What's In a (Standardized) Name

BY Nancy Scola | Monday, December 22 2008

Down in DC a few weeks ago, a friend of mine had the gall to say, "you know, you're not only a politics geek, you're a real geek geek." The nerve of the guy. This post isn't going to lessen my geek rep one iota, but whatever. What I have to report is pure awesome and I don't care who knows it. This morning, I was reading the Sunlight Foundation's Lab's director's Clay Johnson's blog post about what's next for the Labs, and a throwaway mention gave me that prickly sense down the back of my neck that I get when I know I've stumbled across something powerfully good: innovations in naming standardizations that will streamline fundraising reports, regulatory records, and more. Gadzooks! Does it get more exciting?
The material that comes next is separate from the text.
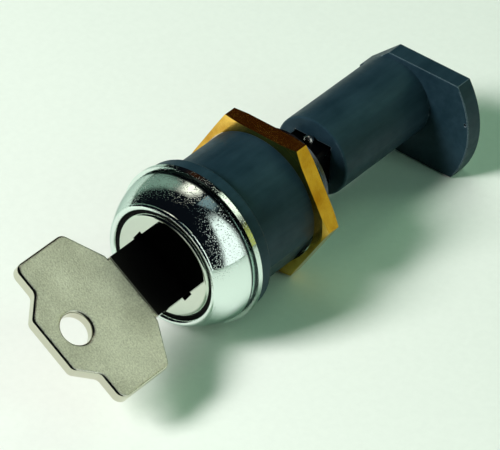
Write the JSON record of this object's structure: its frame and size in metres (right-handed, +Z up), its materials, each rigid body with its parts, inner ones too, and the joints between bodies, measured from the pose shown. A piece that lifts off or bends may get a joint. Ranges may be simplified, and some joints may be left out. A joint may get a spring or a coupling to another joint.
{
  "type": "key operated battery switch",
  "caption": "Panel-mounted key switch: chromed bezel, flat key, threaded barrel with hex nut and a turning rear sleeve whose one-sided tongue works the switch.",
  "frame": {"origin": "on the lock's axis, at the plane of the head flange's rear face, which seats on the panel", "axes": "+Y along the axis from the key towards the rear, +X to the right seen from the key side, +Z up"},
  "size_m": [0.028, 0.0838, 0.026],
  "materials": {
    "dark_nylon": "satin, moulded",
    "chrome_plate": "bright plated, slightly uneven",
    "polished_plug": "polished",
    "key_nickel": "nickel plated, fine grain",
    "nut_brass": "turned",
    "wafer_brass": "stamped",
    "black_steel": "blackened",
    "bright_steel": "zinc plated",
    "black_rubber": "matt"
  },
  "bodies": {
    "housing": {"barrel": "dark_nylon", "bezel": "chrome_plate", "wiper_ring": "black_rubber", "stop_pin": "bright_steel"},
    "nut": {"hex_nut": "nut_brass"},
    "core": {"plug": "polished_plug", "plug_seal": "black_rubber", "spindle": "black_steel", "cross_pin": "bright_steel", "thrust_washer": "bright_steel", "retaining_clip": "bright_steel", "detent_spring": "bright_steel", "drive_sleeve": "dark_nylon", "sleeve_screw": "bright_steel", "lock_washer": "bright_steel", "wafer_spring_1": "bright_steel", "wafer_spring_2": "bright_steel", "wafer_spring_3": "bright_steel", "wafer_spring_4": "bright_steel", "wafer_spring_5": "bright_steel"},
    "key": {"key": "key_nickel"},
    "ball": {"detent_ball": "bright_steel"},
    "wafer_1": {"wafer_1": "wafer_brass"},
    "wafer_2": {"wafer_2": "wafer_brass"},
    "wafer_3": {"wafer_3": "wafer_brass"},
    "wafer_4": {"wafer_4": "wafer_brass"},
    "wafer_5": {"wafer_5": "wafer_brass"}
  },
  "joints": [
    {"name": "key_turn", "type": "hinge", "parent": "housing", "child": "core", "pos_m": [0, 0, 0], "axis": [0, 1, 0], "range_deg": [0, 90]},
    {"name": "key_withdraw", "type": "slide", "parent": "core", "child": "key", "axis": [0, -1, 0], "range_m": [0, 0.024]},
    {"name": "nut_spin", "type": "hinge", "parent": "housing", "child": "nut", "pos_m": [0, 0.0135, 0], "axis": [0, 1, 0], "continuous": true},
    {"name": "ball_press", "type": "slide", "parent": "core", "child": "ball", "axis": [0, 0, -1], "range_m": [0, 0.0007], "stiffness_N_per_m": 400, "springref_m": -0.001, "deforming": ["detent_spring"]},
    {"name": "wafer_1_slide", "type": "slide", "parent": "core", "child": "wafer_1", "axis": [0.8434, 0, -0.5373], "range_m": [0, 0.0008], "deforming": ["wafer_spring_1"]},
    {"name": "wafer_2_slide", "type": "slide", "parent": "core", "child": "wafer_2", "axis": [-0.8434, 0, 0.5373], "range_m": [0, 0.0008], "deforming": ["wafer_spring_2"]},
    {"name": "wafer_3_slide", "type": "slide", "parent": "core", "child": "wafer_3", "axis": [0.8434, 0, -0.5373], "range_m": [0, 0.0008], "deforming": ["wafer_spring_3"]},
    {"name": "wafer_4_slide", "type": "slide", "parent": "core", "child": "wafer_4", "axis": [-0.8434, 0, 0.5373], "range_m": [0, 0.0008], "deforming": ["wafer_spring_4"]},
    {"name": "wafer_5_slide", "type": "slide", "parent": "core", "child": "wafer_5", "axis": [0.8434, 0, -0.5373], "range_m": [0, 0.0008], "deforming": ["wafer_spring_5"]}
  ],
  "couplings": [
    {"joint": "wafer_1_slide", "follows": "key_withdraw", "ratio": 0.033333},
    {"joint": "wafer_2_slide", "follows": "key_withdraw", "ratio": 0.033333},
    {"joint": "wafer_3_slide", "follows": "key_withdraw", "ratio": 0.033333},
    {"joint": "wafer_4_slide", "follows": "key_withdraw", "ratio": 0.033333},
    {"joint": "wafer_5_slide", "follows": "key_withdraw", "ratio": 0.033333}
  ]
}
To realize how neat a prospect this is, you have to know what problem it solves. Here's the Sunlight wiki where the idea is being hashed over:

Names of entities-- donors, members of congress, corporations, even governments are not called the same thing between documents or databases or even in the same document. For instance, in the case of the Federal Election Commission data files, donors can be called William Smith, Billy Smith, Billy Smith, JR. or a plethora of other names. Corporations go beyond this by having multiple names-- Lorne Michaels is not only the executive producer for Saturday Night Live, but the CEO of Broadway Video and an employee of NBC Studios, a subsidiary of General Electric.

The fact that Jim Jones and James Jones III are one and the same person is a challenge to transparency, because if we never come to know that they're both the same guy, the quality of the data that powers good government drops considerably. And so, the Labs are trying to whip up algorithms and filtering techniques that boil names down to their most basic and consistent form. Once they crack that nut, they can share that knowledge with the rest of us. In some cases, Sunlight has already solved some aspects of the problem. An API now publicly available pulls members of Congress's names from a central database, so that typing "Teddy Kennedy" into a Google spreadsheet, for example, automagically resolves to "Edward Kennedy." Think that's awesome? Me too, me too.

My bedtime book of late has been doctor and New Yorker writer Atul Gawande's rather good Better: A Surgeon's Notes on Performance. I'm reminded here about his core argument: the most transformational changes in modern medicine are some of the simplest acts -- cutting down on hospital infection rates by getting doctors to wash their hands between patients, for example. It's often the most basic things that can be the most powerful.

*Note: Our Andrew Rasiej and Micah Sifry are senior advisors to the Sunlight Foundation, but that has little bearing on this post.